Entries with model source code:
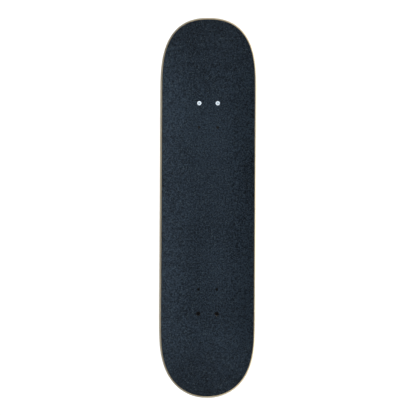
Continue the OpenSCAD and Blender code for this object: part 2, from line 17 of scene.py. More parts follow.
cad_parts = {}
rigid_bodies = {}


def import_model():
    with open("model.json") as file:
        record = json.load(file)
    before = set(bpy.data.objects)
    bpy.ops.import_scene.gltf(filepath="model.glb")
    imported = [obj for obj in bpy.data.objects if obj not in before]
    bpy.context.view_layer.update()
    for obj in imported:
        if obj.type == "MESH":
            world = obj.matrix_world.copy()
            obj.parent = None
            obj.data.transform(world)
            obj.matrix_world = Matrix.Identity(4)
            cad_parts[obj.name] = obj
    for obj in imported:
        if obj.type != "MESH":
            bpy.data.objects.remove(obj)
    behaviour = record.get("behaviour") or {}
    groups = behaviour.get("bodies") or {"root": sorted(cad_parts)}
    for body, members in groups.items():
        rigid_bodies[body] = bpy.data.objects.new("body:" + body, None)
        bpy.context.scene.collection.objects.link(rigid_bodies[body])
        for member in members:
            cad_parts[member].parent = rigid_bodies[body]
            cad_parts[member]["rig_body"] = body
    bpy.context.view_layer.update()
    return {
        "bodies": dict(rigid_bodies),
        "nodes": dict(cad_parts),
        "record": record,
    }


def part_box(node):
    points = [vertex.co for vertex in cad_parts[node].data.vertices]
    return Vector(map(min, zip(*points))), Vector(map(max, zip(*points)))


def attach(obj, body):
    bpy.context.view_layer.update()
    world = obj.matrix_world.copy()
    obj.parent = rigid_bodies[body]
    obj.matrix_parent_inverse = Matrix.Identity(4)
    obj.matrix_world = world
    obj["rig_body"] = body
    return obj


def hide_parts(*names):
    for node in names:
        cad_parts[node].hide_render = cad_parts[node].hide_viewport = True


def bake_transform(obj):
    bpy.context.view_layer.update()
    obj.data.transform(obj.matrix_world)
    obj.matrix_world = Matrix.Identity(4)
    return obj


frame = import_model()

MM = 0.001
ENDS = ("front", "rear")
SIDES = ("left", "right")
CORNERS = [f"{end}_{side}" for end in ENDS for side in SIDES]


def placed(name, data):
    """A new object in the scene."""
    item = bpy.data.objects.new(name, data)
    bpy.context.scene.collection.objects.link(item)
    return item


print("bodies:", ", ".join(sorted(frame["bodies"])))

# %% [markdown]
# ## Sizes
#
# A maker measures before cutting. The deck's outer sizes come from the loaded frame, so they
# always agree with it. What the box of a piece can't tell, such as how deep the concave is, is
# written here once as a mould maker would note it.

# %% Measure the frame
deck_low, deck_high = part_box("deck")
grip_low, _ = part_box("grip_tape")
board_length = deck_high.y - deck_low.y
board_width = deck_high.x - deck_low.x
deck_bottom = deck_low.z
deck_top = grip_low.z
deck_thickness = deck_top - deck_bottom

PLY_COUNT = 7
GRIP_THICKNESS = 0.7 * MM
EDGE_RADIUS = 2.5 * MM
CONCAVE_DEPTH = 11 * MM
FLAT_WIDTH = 60 * MM
TAPER_LENGTH = 178 * MM
SHOULDER_FULLNESS = 3.3
NOSE_FULLNESS = 2.4
TAIL_FULLNESS = 2.1
KICK_GAP = 13 * MM
KICK_RADIUS = 115 * MM
NOSE_ANGLE = math.radians(20.5)
TAIL_ANGLE = math.radians(20)
BOLT_DIAMETER = 4.8 * MM
BOLT_HEAD_DIAMETER = 9.6 * MM
BOLT_HEAD_DEPTH = 2.8 * MM


def middle(node):
    """The middle of a CAD node's box."""
    low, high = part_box(node)
    return (low + high) / 2


def size_of(node):
    """The size of a CAD node's box."""
    low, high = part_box(node)
    return high - low


bolts_across = size_of("tail_bolts").x - BOLT_HEAD_DIAMETER
bolts_along = size_of("tail_bolts").y - BOLT_HEAD_DIAMETER
truck_y = {end: middle(f"{end}_lock_nuts").y for end in ENDS}
nose_kick_start = truck_y["front"] + bolts_along / 2 + KICK_GAP
tail_kick_start = -truck_y["rear"] + bolts_along / 2 + KICK_GAP
print(f"deck {board_length:.3f} x {board_width:.4f} m, {deck_thickness * 1000:.1f} mm thick")
print(f"kicks start {nose_kick_start:.4f} and {tail_kick_start:.4f} m from the middle")

# %% [markdown]
# ## Camera
#
# The board is looked at from straight above, from a little over a metre, so its raised ends come
# slightly closer to the lens than its middle. A camera is never lined up perfectly with a board,
# so this one keeps about a third of a degree of roll.

# %% Place the camera
CAMERA_HEIGHT = 1.12
SENSOR_WIDTH = 36
LENS = 43.4
ROLL = math.radians(0.3)

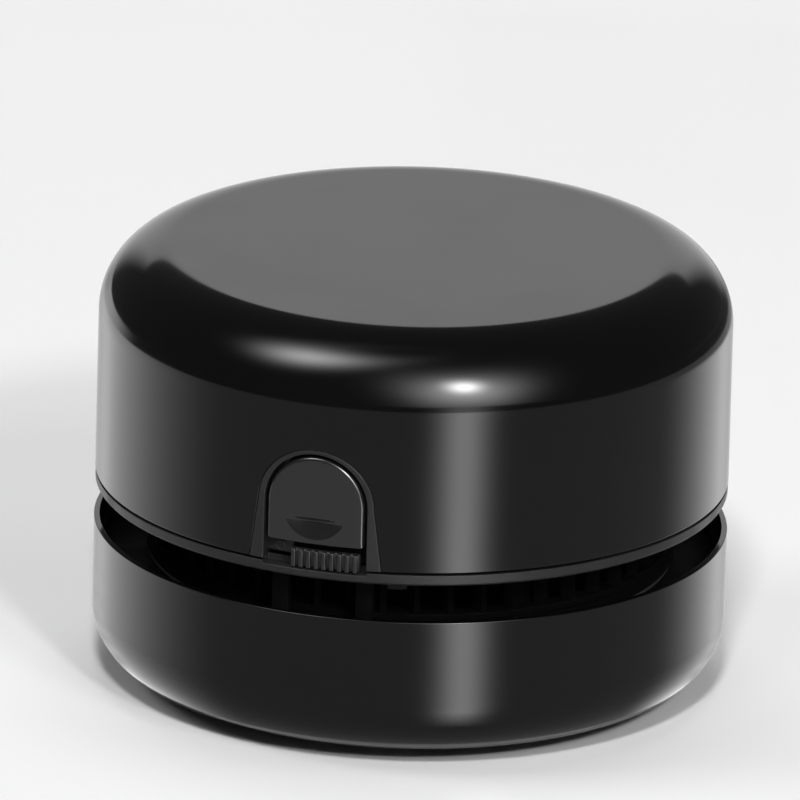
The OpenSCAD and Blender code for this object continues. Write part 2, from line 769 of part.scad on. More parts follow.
// ----------------------------------------------------------- moving pieces

// Gloss cover with the arched notch that drops over the latch station.
module top_cover() color([0.07, 0.07, 0.075])
    difference() {
        rotate_extrude() difference() {
            dome_section(body_r, deck_z, total_h, top_fillet);
            dome_section(inner_r, deck_z - 1, total_h - wall, top_fillet - wall);
        }
        stand(-body_r - 1, -30)
            flared_outline(bezel_out + notch_play, deck_z - 0.1, leg_flare);
    }

// Arched push button: rounded edge, half-moon finger scoop, flange behind.
module release_button() color([0.12, 0.12, 0.125])
    difference() {
        union() {
            intersection() {
                hull() {
                    stand(-body_r, -body_r + 0.1) arch_outline(button_r - button_edge, button_z + button_edge);
                    stand(-body_r + 1.1, -body_r + 1.2) arch_outline(button_r, button_z);
                }
                cylinder(r = button_face_r, h = 60);
            }
            stand(-body_r + 1.1, flange_y + flange_t) arch_outline(button_r, button_z);
            stand(flange_y, flange_y + flange_t) arch_outline(flange_w / 2, button_z + 0.5);
        }
        intersection() {
            translate([0, -body_r - scoop_out, scoop_z]) sphere(r = scoop_r);
            translate([-8, -body_r - 8, scoop_z - 8]) cube([16, 12, 8]);
        }
        translate([0, flange_y + flange_t + eps, spring_z]) rotate([90, 0, 0])
            cylinder(r = spring_r + 0.5, h = spring_pocket + eps);
    }

// Latch hook: a yoke on the back of the button's flange and two legs whose noses
// reach under the cup ring.
module latch_hook() color([0.09, 0.09, 0.09]) {
    yoke_y = flange_y + flange_t;
    translate([-leg_in - leg_w, yoke_y, yoke_z])
        cube([2 * (leg_in + leg_w), yoke_t, yoke_h]);
    for (side = [-1, 1])
        translate([side * (leg_in + leg_w / 2) - leg_w / 2, 0, 0]) {
            translate([0, leg_y, nose_z]) cube([leg_w, leg_t, button_z - nose_z]);
            translate([0, leg_y, button_z - shelf_h])
                cube([leg_w, yoke_y + yoke_t - leg_y, shelf_h]);
            translate([0, yoke_y, button_z - shelf_h])
                cube([leg_w, yoke_t, yoke_z + shelf_h + eps - button_z]);
            translate([0, leg_y - nose_out, nose_z]) rotate([90, 0, 90])
                linear_extrude(height = leg_w)
                    polygon([[0, nose_h * 0.6], [0, nose_h], [nose_out + eps, nose_h], [nose_out + eps, 0]]);
        }
}

// Ribbed thumb slide with the fork that takes the switch's nub along.
module thumb_slide() color([0.16, 0.16, 0.165])
    difference() {
        union() {
            intersection() {
                translate([slide_x - slide_w / 2, -body_r, slide_low])
                    cube([slide_w, 6, slide_high - slide_low]);
                rotate_extrude()
                    ring_section(slide_back_r, slide_face_r, slide_low, slide_high);
            }
            translate([slide_x - stem_w / 2, -slide_back_r - 0.2, stem_z])
                cube([stem_w, slide_back_r + 0.2 + switch_y - 0.3, stem_h]);
        }
        for (i = [1 : grooves])
            translate([slide_x - slide_w / 2 + i * slide_w / (grooves + 1) - groove_w / 2,
                       -body_r - 1, slide_low - 1])
                cube([groove_w, 1 + groove_d + 0.1, slide_high - slide_low + 2]);
        translate([slide_x - nub_w / 2 - 0.05, switch_y - 2.3, stem_z - 1])
            cube([nub_w + 0.1, 4, stem_h + 2]);
    }

// Nub of the electrical switch, held in the fork.
module switch_nub() color([0.90, 0.90, 0.88])
    translate([slide_x - nub_w / 2, switch_y - 2.2, stem_z + 0.1])
        cube([nub_w, 3.2, stem_h - 0.2]);

// One backward-curved blade, drawn flat: half of an arc band between hub and rim.
module blade_outline() intersection() {
    difference() {
        translate([blade_arc_off, 0]) circle(r = blade_arc_r + blade_t / 2);
        translate([blade_arc_off, 0]) circle(r = blade_arc_r - blade_t / 2);
    }
    difference() { circle(r = impeller_r - 0.4); circle(r = hub_r - 0.4); }
    translate([0, 0]) square([impeller_r + 1, impeller_r + 1]);
}

// Centrifugal impeller: hub, back disc under the deck, curved blades below it.
module impeller() color([0.85, 0.85, 0.83])
    difference() {
        union() {
            translate([0, 0, impeller_z]) linear_extrude(height = impeller_h - 0.5)
                for (i = [0 : blades - 1]) rotate(i * 360 / blades) blade_outline();
            rotate_extrude() {
                ring_section(0, impeller_r, impeller_z + impeller_h - 0.8, impeller_z + impeller_h);
                ring_section(0, hub_r, impeller_z, impeller_z + impeller_h);
                translate([0, impeller_z]) difference() {
                    circle(r = hub_r - 0.6);
                    translate([-10, -10]) square([10, 20]);
                }
            }
        }
        translate([0, 0, impeller_z - 5]) cylinder(r = shaft_r, h = 20);
    }

// Shaft from the motor down through the hub.
module motor_shaft() color([0.70, 0.70, 0.72])
    translate([0, 0, impeller_z - 3]) cylinder(r = shaft_r, h = ring_z + 5.5 - impeller_z + 3);

dust_cup();
cup_ring();
base_plate();
inlet_throat();
brush_strips();
glide_pads();
base_screws();
chassis();
exhaust_grille();
fan_plate();
fan_plate_screws();
seal_ring();
filter_frame();
filter_cloth();
motor_can();
motor_endbell();
motor_screws();
cell_cradles();
cell_left();
cell_right();
cell_contacts();
lead_red();
leads_black();
latch_bezel();
latch_bracket();
bracket_screws();
button_spring();
slide_switch();
switch_board();
top_cover();
release_button();
latch_hook();
thumb_slide();
switch_nub();
impeller();
motor_shaft();
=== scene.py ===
"""Desktop mini vacuum cleaner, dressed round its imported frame.

Sizes are in millimetres until a mesh is made. Azimuth 0 is the front, where the
latch station is, and angles grow to the right as seen from the front.
"""

import json
import logging
import math
from collections.abc import Sequence
from dataclasses import dataclass, field
from enum import Enum

import bmesh
import bpy
from bpy.types import ID, Material, Mesh, Node, NodeSocket, Object
from mathutils import Matrix, Vector

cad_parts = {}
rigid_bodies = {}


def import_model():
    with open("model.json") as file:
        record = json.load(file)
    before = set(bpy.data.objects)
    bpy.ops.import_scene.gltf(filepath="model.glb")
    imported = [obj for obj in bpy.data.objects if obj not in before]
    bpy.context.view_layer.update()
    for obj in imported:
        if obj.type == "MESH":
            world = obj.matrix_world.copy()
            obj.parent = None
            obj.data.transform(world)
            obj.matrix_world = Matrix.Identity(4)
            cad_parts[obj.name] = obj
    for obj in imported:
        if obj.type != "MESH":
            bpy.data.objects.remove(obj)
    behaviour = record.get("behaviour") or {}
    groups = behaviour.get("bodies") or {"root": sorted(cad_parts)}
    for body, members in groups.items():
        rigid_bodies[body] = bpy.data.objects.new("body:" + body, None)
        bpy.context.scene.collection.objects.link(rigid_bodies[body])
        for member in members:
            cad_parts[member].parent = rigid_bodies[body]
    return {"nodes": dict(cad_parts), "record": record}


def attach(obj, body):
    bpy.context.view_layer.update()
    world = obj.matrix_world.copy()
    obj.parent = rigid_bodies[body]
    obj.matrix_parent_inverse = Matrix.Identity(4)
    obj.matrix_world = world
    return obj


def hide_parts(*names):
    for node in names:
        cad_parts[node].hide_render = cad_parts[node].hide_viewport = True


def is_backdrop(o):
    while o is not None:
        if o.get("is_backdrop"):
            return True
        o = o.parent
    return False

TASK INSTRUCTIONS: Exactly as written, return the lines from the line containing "bracket_screws();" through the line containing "while o is not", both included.

RESPONSE:
bracket_screws();
button_spring();
slide_switch();
switch_board();
top_cover();
release_button();
latch_hook();
thumb_slide();
switch_nub();
impeller();
motor_shaft();
=== scene.py ===
"""Desktop mini vacuum cleaner, dressed round its imported frame.

Sizes are in millimetres until a mesh is made. Azimuth 0 is the front, where the
latch station is, and angles grow to the right as seen from the front.
"""

import json
import logging
import math
from collections.abc import Sequence
from dataclasses import dataclass, field
from enum import Enum

import bmesh
import bpy
from bpy.types import ID, Material, Mesh, Node, NodeSocket, Object
from mathutils import Matrix, Vector

cad_parts = {}
rigid_bodies = {}


def import_model():
    with open("model.json") as file:
        record = json.load(file)
    before = set(bpy.data.objects)
    bpy.ops.import_scene.gltf(filepath="model.glb")
    imported = [obj for obj in bpy.data.objects if obj not in before]
    bpy.context.view_layer.update()
    for obj in imported:
        if obj.type == "MESH":
            world = obj.matrix_world.copy()
            obj.parent = None
            obj.data.transform(world)
            obj.matrix_world = Matrix.Identity(4)
            cad_parts[obj.name] = obj
    for obj in imported:
        if obj.type != "MESH":
            bpy.data.objects.remove(obj)
    behaviour = record.get("behaviour") or {}
    groups = behaviour.get("bodies") or {"root": sorted(cad_parts)}
    for body, members in groups.items():
        rigid_bodies[body] = bpy.data.objects.new("body:" + body, None)
        bpy.context.scene.collection.objects.link(rigid_bodies[body])
        for member in members:
            cad_parts[member].parent = rigid_bodies[body]
    return {"nodes": dict(cad_parts), "record": record}


def attach(obj, body):
    bpy.context.view_layer.update()
    world = obj.matrix_world.copy()
    obj.parent = rigid_bodies[body]
    obj.matrix_parent_inverse = Matrix.Identity(4)
    obj.matrix_world = world
    return obj


def hide_parts(*names):
    for node in names:
        cad_parts[node].hide_render = cad_parts[node].hide_viewport = True


def is_backdrop(o):
    while o is not None:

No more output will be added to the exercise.